Across the way, we saw a concretion, embedded in a wall along Dinosaur Ridge. This one was a ball in sedimentary rock, probably sandstone, and formed by some chemical process after the rock was deposited. On the one hand, it's just a ball o' dirt. On the other, maybe there's some fossil treasure inside?


Saturday, July 18, 2009

The metals


The metals that RMR recycles range from the huge (ten-foot diameter steel liquid containers) to the tiny (aluminum turnings). The first days I spend getting to know the materials that I could work with. What catches my eye are repeated shapes - rail car axles, condenser tubes and the bales - of copper, aluminum and stainless steel. One of the most intriguing finds is a lead sheet which looks like distressed canvas.





Friday, July 10, 2009

First impressions

Walking through RMR's yard for the first time, I am struck by the gigantic size of the material handlers, shears, guillotine cutters and baler. They're monster machines, efficiently moving huge amounts of material. My temporary work space is filled with noise and dirt. The yard's backdrop is a ten-story grain elevator.


















One of RMR's guys stands next to the claws of a material handler.














The yard is divided into sections: torching, shearing and baling. The goal is to process as much of the metal as quickly as possible and to ship it out via railroad or truck.

Saturday, June 27, 2009

Rocky Mountain Recycling Residency

One week in July in the Rockies with my husband and our friends. Then two weeks in July in the Rockies at an art residency.

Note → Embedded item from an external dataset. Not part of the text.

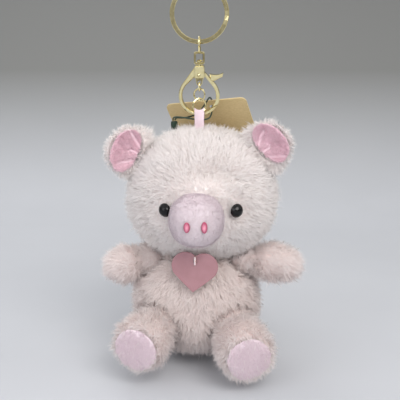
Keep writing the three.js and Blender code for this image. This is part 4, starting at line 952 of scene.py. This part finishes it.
for number, side in enumerate(("left", "right")):
    body, lining = "ear_" + side, "ear_lining_" + side
    comb, crease, length, cup = earSettings(body, lining)
    pile = {**earPile, "seed": earPile["seed"] + number, "comb": comb}
    plush("ear" + side.title() + "Plush", body, body, earSkin, pile, whiteBacking, whiteFibre, length, cup)
    pile = {**liningPile, "seed": liningPile["seed"] + number, "comb": comb}
    plush(
        "earLining" + side.title(), lining, body, liningSkin, pile, brightBacking, brightFibre,
        shapeAt=crease,
    )
    pad, leg = "foot_pad_" + side, "leg_" + side
    plush("footPad" + side.title(), pad, leg, shortSkin, shortPile, lilacBacking, lilacFibre)

# The snout's pile lies forwards and down, so that its parting is hidden under the head's pile
snoutSkin = {**shortSkin, "rounds": 30}
snoutPile = {**shortPile, "length": 1.1 * mm, "stray": 0.12, "comb": steady([0.0, -0.5, -0.8])}
plush("snoutPlush", "snout", "head", snoutSkin, snoutPile, shellBacking, shellFibre)
tailPile = {**shortPile, "length": 1.4 * mm}
plush("tailPlush", "tail", "torso", shortSkin, tailPile, lilacBacking, lilacFibre)


# Nostrils: satin stitch, raised rows of thread laid side to side
stitches = {
    "rows": 11, "proud": 0.5 * mm, "threadRelief": 0.12 * mm, "threadWiden": 0.03, "growWide": 1.5,
    "growHigh": 1.6, "around": 48, "upwards": 64,
}


def nostrilStitches(side, material):
    low, high = (np.array(v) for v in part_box("nostril_" + side))
    middle, half = (low + high) / 2, (high - low) / 2
    shape = bmesh.new()
    bmesh.ops.create_uvsphere(shape, u_segments=stitches["around"], v_segments=stitches["upwards"], radius=1)
    for v in shape.verts:
        thread = abs(math.sin(v.co.z * math.pi * stitches["rows"] / 2))
        bulge = 1 + stitches["threadRelief"] / half[1] * thread
        v.co.x *= half[0] * stitches["growWide"] * (1 + stitches["threadWiden"] * thread)
        v.co.z *= half[2] * stitches["growHigh"]
        v.co.y *= (half[1] + stitches["proud"]) * bulge
    bmesh.ops.translate(shape, vec=middle, verts=shape.verts)
    made = fromBmesh("nostrilStitch" + side.title(), shape, material)
    # How far each point lies from the nostril's middle, which sets the thread's painted highlight in the
    # middle and painted shade at the rim
    grown = half[[0, 2]] * [stitches["growWide"], stitches["growHigh"]]
    away = (pointsOf(made.data) - middle)[:, [0, 2]] / grown
    setAttribute(made.data, "stitchRim", np.linalg.norm(away, axis=1))
    return made


stitch = stitchThread()
for side in ("left", "right"):
    piece = nostrilStitches(side, stitch)
    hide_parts("nostril_" + side)
    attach(piece, "head")
print("nostrils made")


# Floor that curves up into a wall behind: an edge extruded back and then round
stage = {
    "floor": -0.1845, "front": -1.2, "wall": 0.6, "bend": 0.3, "height": 1.6, "half": 1.8, "steps": 14,
    "mottling": 0.12, "greyFrom": 0.14,
}


# Matt studio paper with the faintest mottling, pale on the floor and greyer up the wall
def stagePaper():
    material, tree, where = newMaterial("mattStudioPaper")
    cloud = addNode(tree, "ShaderNodeTexNoise", {
        "Vector": where, "Scale": 1 / stage["mottling"], "Detail": 3,
    })
    floor = addNode(tree, "ShaderNodeMix", {
        mixShare: cloud, mixFirst: tint("c3c6cb"), mixSecond: tint("cdd0d5"),
    }, mixResult, data_type="RGBA")
    height = addNode(tree, "ShaderNodeSeparateXYZ", {"Vector": where}, output="Z")
    risen = addNode(tree, "ShaderNodeMapRange", {
        "Value": height, "From Min": stage["floor"], "From Max": stage["floor"] + stage["greyFrom"],
    })
    colour = addNode(tree, "ShaderNodeMix", {
        mixShare: risen, mixFirst: floor, mixSecond: tint("858684"),
    }, mixResult, data_type="RGBA")
    paper = addNode(tree, "ShaderNodeBsdfPrincipled", {"Base Color": colour, "Roughness": 1})
    return finished(material, paper)


def backdrop():
    shape = bmesh.new()
    ends = [shape.verts.new((x, stage["front"], stage["floor"])) for x in (-stage["half"], stage["half"])]
    edge = shape.edges.new(ends)
    bend, back = stage["bend"], stage["wall"] - stage["bend"]
    places = [(back, stage["floor"])]
    for k in range(1, stage["steps"] + 1):
        angle = math.pi / 2 * k / stage["steps"]
        places.append((back + bend * math.sin(angle), stage["floor"] + bend * (1 - math.cos(angle))))
    places.append((stage["wall"], stage["floor"] + stage["height"]))
    for y, z in places:
        grown = bmesh.ops.extrude_edge_only(shape, edges=[edge])["geom"]
        edge = next(g for g in grown if isinstance(g, bmesh.types.BMEdge))
        for v in edge.verts:
            v.co.y, v.co.z = y, z
    return fromBmesh("backdrop", shape, stagePaper())


backdrop()

# Soft studio light: a large key at the camera's right, a fill at its left and a softer light from behind, all
# turned to the middle of the charm
lightAim = Vector((0, 0, -0.11))
lights = {
    "key": {"place": (0.34, -0.6, 0.42), "size": 0.55, "power": 3.8, "colour": "fffbf8"},
    "fill": {"place": (-0.5, -0.65, 0.12), "size": 0.6, "power": 1.5, "colour": "f8f9ff"},
    "back": {"place": (-0.2, 0.5, 0.45), "size": 0.5, "power": 1.8, "colour": "ffffff"},
}
for name, light in lights.items():
    data = bpy.data.lights.new(name, "AREA")
    data.shape = "DISK"
    data.size = light["size"]
    data.energy = light["power"]
    data.color = tint(light["colour"])[:3]
    made = addObject(name, data)
    made.location = light["place"]
    made.rotation_mode = "QUATERNION"
    made.rotation_quaternion = (lightAim - Vector(light["place"])).to_track_quat("-Z", "Y")

# The room: grey below and nearly white above
world = bpy.data.worlds.new("softRoom")
bpy.context.scene.world = world
world.use_nodes = True
sky = world.node_tree
sky.nodes.clear()
ray = addNode(sky, "ShaderNodeTexCoord", output="Generated")
rise = addNode(sky, "ShaderNodeSeparateXYZ", {"Vector": ray}, output="Z")
share = addNode(sky, "ShaderNodeMapRange", {"Value": rise, "From Min": -0.1, "From Max": 0.75})
colour = addNode(sky, "ShaderNodeMix", {
    mixShare: share, mixFirst: tint("838283"), mixSecond: tint("fdfcfd"),
}, mixResult, data_type="RGBA")
background = addNode(sky, "ShaderNodeBackground", {"Color": colour, "Strength": 0.95})
addNode(sky, "ShaderNodeOutputWorld", {"Surface": background})
bpy.context.scene.view_settings.view_transform = "Standard"
print("stage made")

Rocky Mountain Recycling (www.mountainrecycling.com) has generously agreed to host my residency. The company recycles all scrap metals including Copper, Aluminum, Brass, Stainless Steel, Zinc, Aluminum Cans, Lead, and all types of Iron and ferrous metals for companies in the Front Range, the plains and mountains surrounding the Denver area.

Residency possibilities include working with new metals, exploring curves in metal, making large pieces, learning to use a plasma torch, and exploring the boundary between print and metal.